- Set task
Only the lines from the line with "obj.matrix_world = Matrix.Identity(4)" through the line with "return [c /" should be copied, exactly as they appear, with both ends kept.

- Supplied data
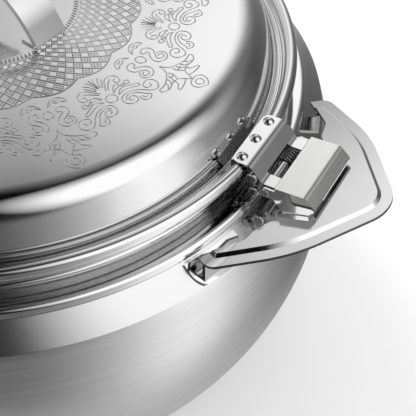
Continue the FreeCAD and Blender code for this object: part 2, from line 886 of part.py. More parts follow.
# Lever and hook
def lever_cover():
    top_z = rim_height - lever_top_drop
    crown_z = rim_height - lever_crown_drop
    side = [
        (lever_inner, top_z),
        (lever_crown_x, crown_z, lever_crown_round),
        (lever_nose_x, rim_height - lever_nose_drop, 0.9),
        (cheek_right, rim_height - cheek_right_drop, 0.7),
        (cheek_left, rim_height - cheek_left_drop, 1.0),
        (lever_inner + 0.9, pivot_z - 3.6, 4.0),
        (lever_inner - 0.3, pivot_z - cheek_arm),
        (pivot_x, pivot_z - cheek_arm),
        (pivot_x, pivot_z + cheek_arm),
        (lever_inner, pivot_z + cheek_arm),
    ]
    cheek = outline([(x, z) + tuple(r) for x, z, *r in side])
    whole = across(cheek, lever_half)
    whole = whole.fuse(rod(pivot_x, pivot_z, cheek_arm, -lever_half, lever_half))
    path = [
        (lever_inner - 20.0, top_z),
        (lever_inner, top_z),
        (lever_crown_x, crown_z, lever_crown_round),
        (lever_nose_x, rim_height - lever_nose_drop, 0.9),
    ]
    skin = trace(offset(path[1:], -lever_sheet))
    first = skin[0][1]
    last = skin[-1][-1]
    nose = (last[0] + 4.0, last[1] - 4.0)
    low = (first[0] - 30.0, last[1] - 30.0)
    left = (first[0] - 30.0, first[1])
    round_off = [("line", last, nose), ("line", nose, low), ("line", low, left), ("line", left, first)]
    room = face(skin + round_off)
    cover = whole.cut(across(room, lever_half - lever_sheet))
    inner = lever_half - lever_sheet
    bite = block(pivot_x - 10.0, lever_inner, -inner, inner, below_z, above_z)
    cover = cover.cut(bite)
    cover = cover.cut(rod(pivot_x, pivot_z, pivot_end_radius + running_fit, -20.0, 20.0))
    return cover.removeSplitter()


def tray_slope():
    return (tray_left_drop - tray_right_drop) / (tray_right - tray_left)


def lever_tray():
    """Tray under the lever, with the hook bent out of its floor."""
    slope = tray_slope()
    right_z = rim_height - tray_right_drop
    left_z = rim_height - tray_left_drop
    face_x = keeper_x + keeper_pin_radius + hook_side_gap + hook_sheet
    lip_top = keeper_z - keeper_pin_radius - hook_lip_gap
    bend_z = right_z - slope * (tray_right - face_x)
    hook_path = [
        (tray_right - 1.0, right_z - slope),
        (face_x, bend_z, 1.8),
        (face_x, lip_top - hook_sheet, 1.3),
        (keeper_x + keeper_pin_radius + hook_tip_gap, lip_top - hook_sheet),
    ]
    hook = across(strip(hook_path, -hook_sheet), hook_half)
    size = math.hypot(1.0, slope)
    up = (-slope / size, 1.0 / size)

    def lift(x, z, height):
        return (x + up[0] * height, z + up[1] * height)

    lower = [(tray_left, left_z), (tray_right, right_z)]
    def along(x, height):
        """Point above the underside of the tray's floor."""
        return lift(x, right_z - slope * (tray_right - x), height)

    rim_right = along(tray_right, tray_depth)
    rim_left = along(tray_left, tray_depth)
    outer = across(outline([lower[0] + (1.2,), lower[1] + (0.5,), rim_right, rim_left + (0.6,)]), lever_half)
    start = tray_left - 2.0
    end = tray_right - tray_sheet
    room_path = [along(start, hook_sheet), along(end, hook_sheet), along(end, 9.0), along(start, 9.0)]
    room = across(outline(room_path), lever_half - tray_sheet)
    start = tray_left + 1.5
    end = tray_right - 2.2
    high = [along(end, wall_rise) + (1.0,), along(start, wall_rise) + (1.0,)]
    wall = outline([along(start, hook_sheet), along(end, hook_sheet)] + high)
    inner = lever_half - lever_sheet - wall_fit
    walls = both_sides(wall, inner - tray_sheet, inner)
    ledge_low = [along(start, tray_depth - tray_sheet), along(end, tray_depth - tray_sheet)]
    ledge_high = [along(end, tray_depth), along(start, tray_depth)]
    ledges = both_sides(outline(ledge_low + ledge_high), inner - tray_sheet, lever_half - tray_sheet + 0.2)
    return joined([outer.cut(room), walls, ledges, hook])


# What is fixed to the body's shoulder
def shoulder_pad(half, corner_round, length, thickness):
    """Pad lying on the shoulder, half wide each side of the XZ plane, with two rounded corners."""
    path = outer_path()[:2]
    dx = path[1][0] - path[0][0]
    dz = path[1][1] - path[0][1]
    size = math.hypot(dx, dz)
    a = (path[0][0] + dx / size * pad_start, path[0][1] + dz / size * pad_start)
    end = pad_start + length
    b = (path[0][0] + dx / size * end, path[0][1] + dz / size * end)
    pad = spin(strip([a, b], thickness), 30.0)
    outer = b[0] + thickness
    inner = a[0] - 10.0
    shape = outline([
        (inner, -half),
        (outer, -half, corner_round),
        (outer, half, corner_round),
        (inner, half),
    ], in_xy).extrude(V(0, 0, above_z - below_z))
    shape.translate(V(0, 0, below_z))
    return pad.common(shape)


def latch_bracket(body):
    pad = shoulder_pad(keeper_pad_half, keeper_pad_round, pad_length, keeper_pad)
    ear = outline([
        (keeper_x - 2.0, keeper_z + 2.2, 1.5),
        (keeper_x + 2.3, keeper_z + 2.2, 1.8),
        (keeper_x + 4.3, keeper_z - 5.5),
        (keeper_x - 4.1, keeper_z - 5.5),
    ])
    ears = both_sides(ear, keeper_ear_inner, keeper_ear_inner + keeper_ear_sheet)
    bracket = joined([pad, ears.cut(body)])
    return bracket.cut(rod(keeper_x, keeper_z, keeper_pin_radius + rivet_fit, -30.0, 30.0))


def catch_pin():
    half = keeper_ear_inner + keeper_ear_sheet + 0.05
    return pinned(keeper_x, keeper_z, keeper_pin_radius, half, keeper_pin_head, keeper_pin_head_height)


# Hinge, drawn at the front and turned to the rear when saved
knuckle_radius = hinge_pin_radius + running_fit + hinge_sheet


def knuckle(low, high):
    outer = rod(hinge_x, hinge_z, knuckle_radius, low, high)
    return outer.cut(rod(hinge_x, hinge_z, hinge_pin_radius + running_fit, low - 1.0, high + 1.0))


def lid_hinge_leaf():
    dx = hinge_x - hinge_bend
    dz = hinge_z - plate_top_z
    heading = math.atan2(dz, dx) + math.asin(knuckle_radius / math.hypot(dx, dz))
    reach = math.sqrt(dx * dx + dz * dz - knuckle_radius ** 2)
    touch = (hinge_bend + reach * math.cos(heading), plate_top_z + reach * math.sin(heading))
    path = [(fitting_inner, plate_top_z), (hinge_bend, plate_top_z, hinge_bend_round), touch]
    sheet = across(strip(path, -hinge_sheet), hinge_half)
    sheet = sheet.common(plan(fitting_inner, hinge_x + 10.0, hinge_half, fitting_corner, 0.0))
    gap = hinge_middle + hinge_side_gap
    window = block(hinge_bend + 2.6, hinge_x + 10.0, -gap, gap, hinge_z - 10.0, plate_top_z)
    leaf = joined([sheet.cut(window), knuckle(gap, hinge_half), knuckle(-hinge_half, -gap)])
    leaf = leaf.cut(rod(hinge_x, hinge_z, hinge_pin_radius + running_fit, -hinge_half, hinge_half))
    return fitting_holes(leaf)


def hinge_bracket(body):
    pad = shoulder_pad(hinge_pad_half, keeper_pad_round, pad_length, keeper_pad)
    inner = hinge_x + knuckle_radius - hinge_sheet
    post = block(inner, inner + hinge_sheet, -hinge_middle, hinge_middle, hinge_z - 25.0, hinge_z)
    bracket = joined([pad, post.cut(body), knuckle(-hinge_middle, hinge_middle)])
    return bracket.cut(rod(hinge_x, hinge_z, hinge_pin_radius + running_fit, -hinge_middle, hinge_middle))


def hinge_pin():
    return pinned(hinge_x, hinge_z, hinge_pin_radius, hinge_half + 0.3, hinge_pin_head, hinge_pin_head_height)


# Wing handles
def handle_outline(inset):
    """Corners of the handle seen square to its own plane, each side drawn in by inset."""
    points = [
        (handle_corner_x, -handle_corner_y, handle_corner_round),
        (handle_side_x, -handle_side_y, handle_side_round),
        (handle_tip, 0.0, handle_tip_round),
        (handle_side_x, handle_side_y, handle_side_round),
        (handle_corner_x, handle_corner_y, handle_corner_round),
    ]
    start = (handle_corner_x - 8.0, -handle_corner_y + handle_corner_rise)
    end = (handle_corner_x - 8.0, handle_corner_y - handle_corner_rise)
    moved = offset([start] + points + [end], inset)
    return [(x, y, max(r, 1.0)) if i in (1, 2, 3, 4, 5) else (x, y) for i, (x, y, r) in enumerate(moved)]


def handle_wire(inset, z):
    wire = Part.Wire(Part.__sortEdges__(edges(trace(handle_outline(inset), closed=True), in_xy)))
    wire.translate(V(0, 0, z))
    return wire


def raised(inset, low, high, draft):
    return Part.makeLoft([handle_wire(inset, low), handle_wire(inset + draft, high)], True, True)


def handle_mouth(side):
    """What is cut from a handle's inner side: the notch's flared mouth and the slanting edge."""
    points = [
        (0.0, 0.0),
        (0.0, handle_heel_y),
        (handle_heel_x, handle_heel_y),
        (handle_toe_x, handle_toe_y, handle_toe_round),
        (handle_toe_x + 1.4, notch_mouth, notch_mouth_round),
        (handle_toe_x + 7.4, notch_half, notch_mouth_round),
        (handle_toe_x + 9.0, notch_half),
        (handle_toe_x + 9.0, 0.0),
    ]
    sided = [(p[0], side * p[1]) + tuple(p[2:]) for p in points]
    piece = outline(sided, in_xy).extrude(V(0, 0, above_z - below_z))
    piece.translate(V(0, 0, below_z))
    return piece


def wing_handle():
    flange = Part.Face(handle_wire(0.0, -handle_sheet)).extrude(V(0, 0, handle_sheet))
    top = raised(handle_flange, -0.01, handle_step, handle_draft)
    inset = handle_flange + handle_sheet * 0.4
    under = raised(inset, -handle_sheet - 0.01, handle_step - handle_sheet, handle_draft)
    plate = flange.fuse(top).cut(under)
    plate.translate(V(0, 0, handle_height))
    plate.rotate(V(handle_root, 0, handle_height), V(0, 1, 0), -handle_tilt)
    plate = plate.cut(Part.makeCylinder(handle_inner_radius, above_z - below_z, V(0, 0, below_z)))
    plate = plate.cut(plan(handle_inner_radius - 30.0, notch_end, notch_half, 0.0, notch_round))
    plate = plate.cut(handle_mouth(1.0)).cut(handle_mouth(-1.0))
    return plate.removeSplitter()


def tab(body, angle):
    """Rounded tab on the shoulder, with a web up to the underside of a handle."""
    pad = shoulder_pad(tab_half, tab_round, tab_length, tab_sheet)
    pad.rotate(V(0, 0, 0), V(0, 0, 1), angle)
    web = block(web_radius, web_radius + web_sheet, -web_half, web_half, seam_height - 4.0, rim_height)
    web.rotate(V(0, 0, 0), V(0, 0, 1), math.copysign(web_angle, angle))
    over = block(0.0, handle_tip, -handle_tip, handle_tip, -handle_sheet, above_z)
    over.translate(V(0, 0, handle_height))
    over.rotate(V(handle_root, 0, handle_height), V(0, 1, 0), -handle_tilt)
    return joined([pad.cut(body), web.cut(over).cut(body)])


def handle_tabs(body):
    return Part.makeCompound([tab(body, tab_angle), tab(body, -tab_angle)])


body = body_solid()
handle = wing_handle()
tabs = handle_tabs(body)

save("outer_shell", outer_shell())
save("inner_bowl", inner_bowl())
save("neck_ring", neck_ring())
save("body_insulation", body_foam())
save("base_plate", base_plate())
save("filling_plug", filling_plug())

save("lid_shell", fitting_holes(to_rear(fitting_holes(lid_shell_with_holes()))))
save("lid_liner", lid_liner())
save("lid_insulation", lid_foam())
save("lid_handle", lid_handle())
save("handle_washers", on_studs(washer))
save("handle_nuts", on_studs(nut))

save("catch_plate", catch_plate())
save("latch_saddle", saddle())
save("catch_backing_plate", backing_plate())
save("catch_rivets", lid_rivets())
save("lever_pivot_rod", pivot_rod())
save("lever_stop_pin", cross_pin(stop_pin_x, rim_height - stop_pin_drop))
save("spring_anchor_pin", cross_pin(anchor_pin_x, rim_height - anchor_pin_drop))
save("latch_spring", latch_spring())
save("lever_cover", lever_cover())
save("lever_tray", lever_tray())
save("latch_bracket", latch_bracket(body))
save("catch_pin", catch_pin())

save("lid_hinge_leaf", to_rear(lid_hinge_leaf()))
save("hinge_saddle", to_rear(saddle()))
save("hinge_backing_plate", to_rear(backing_plate()))
save("hinge_rivets", to_rear(lid_rivets()))
save("hinge_bracket", to_rear(hinge_bracket(body)))
save("hinge_pin", to_rear(hinge_pin()))

save("front_handle", handle)
save("front_handle_tabs", tabs)
save("rear_handle", to_rear(handle))
save("rear_handle_tabs", to_rear(tabs))

print("least gap between turns of the spring", round(spring_gap(), 3))
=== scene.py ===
import math

import bpy
from mathutils import Matrix, Vector


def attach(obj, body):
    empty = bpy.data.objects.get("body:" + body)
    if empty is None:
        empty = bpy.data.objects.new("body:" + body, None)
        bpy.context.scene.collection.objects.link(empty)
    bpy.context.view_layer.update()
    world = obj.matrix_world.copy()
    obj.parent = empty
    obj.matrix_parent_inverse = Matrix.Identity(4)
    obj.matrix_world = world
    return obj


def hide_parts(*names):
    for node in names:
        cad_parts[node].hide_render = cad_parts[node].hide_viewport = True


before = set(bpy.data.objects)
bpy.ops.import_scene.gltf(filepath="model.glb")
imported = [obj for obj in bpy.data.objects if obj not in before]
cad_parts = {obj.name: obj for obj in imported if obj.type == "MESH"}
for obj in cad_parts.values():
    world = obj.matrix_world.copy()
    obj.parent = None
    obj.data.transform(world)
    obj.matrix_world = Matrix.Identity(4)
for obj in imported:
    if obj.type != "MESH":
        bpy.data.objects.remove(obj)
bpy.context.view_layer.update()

MM = 0.001


# Node helper: adds one node with its settings, its fixed values and its links
def add(tree, kind, inputs=None, **settings):
    made = tree.nodes.new(kind)
    for key, value in settings.items():
        setattr(made, key, value)
    for key, value in (inputs or {}).items():
        if isinstance(value, bpy.types.NodeSocket):
            tree.links.new(value, made.inputs[key])
        else:
            made.inputs[key].default_value = value
    return made


def linear(code):
    """Turn an sRGB hex colour into Blender's linear values."""
    parts = [int(code[i:i + 2], 16) / 255.0 for i in (1, 3, 5)]
    return [c / 12.92 if c <= 0.04045 else ((c + 0.055) / 1.055) ** 2.4 for c in parts] + [1.0]


def new_material(name):
    material = bpy.data.materials.new(name)
    material.use_nodes = True
    material.node_tree.nodes.clear()
    return material, material.node_tree


def output(tree, shader):
    add(tree, "ShaderNodeOutputMaterial", {"Surface": shader.outputs[0]})


def noise(tree, where, scale, detail, roughness=0.5):
    settings = {"Vector": where, "Scale": scale, "Detail": detail, "Roughness": roughness}
    return add(tree, "ShaderNodeTexNoise", settings).outputs[0]


def spread(tree, value, low, high, start=0.0, end=1.0, **settings):
    """Map a value from start..end to low..high."""
    inputs = {0: value, 1: start, 2: end, 3: low, 4: high}
    return add(tree, "ShaderNodeMapRange", inputs, **settings).outputs[0]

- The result
    obj.matrix_world = Matrix.Identity(4)
for obj in imported:
    if obj.type != "MESH":
        bpy.data.objects.remove(obj)
bpy.context.view_layer.update()

MM = 0.001


# Node helper: adds one node with its settings, its fixed values and its links
def add(tree, kind, inputs=None, **settings):
    made = tree.nodes.new(kind)
    for key, value in settings.items():
        setattr(made, key, value)
    for key, value in (inputs or {}).items():
        if isinstance(value, bpy.types.NodeSocket):
            tree.links.new(value, made.inputs[key])
        else:
            made.inputs[key].default_value = value
    return made


def linear(code):
    """Turn an sRGB hex colour into Blender's linear values."""
    parts = [int(code[i:i + 2], 16) / 255.0 for i in (1, 3, 5)]
    return [c / 12.92 if c <= 0.04045 else ((c + 0.055) / 1.055) ** 2.4 for c in parts] + [1.0]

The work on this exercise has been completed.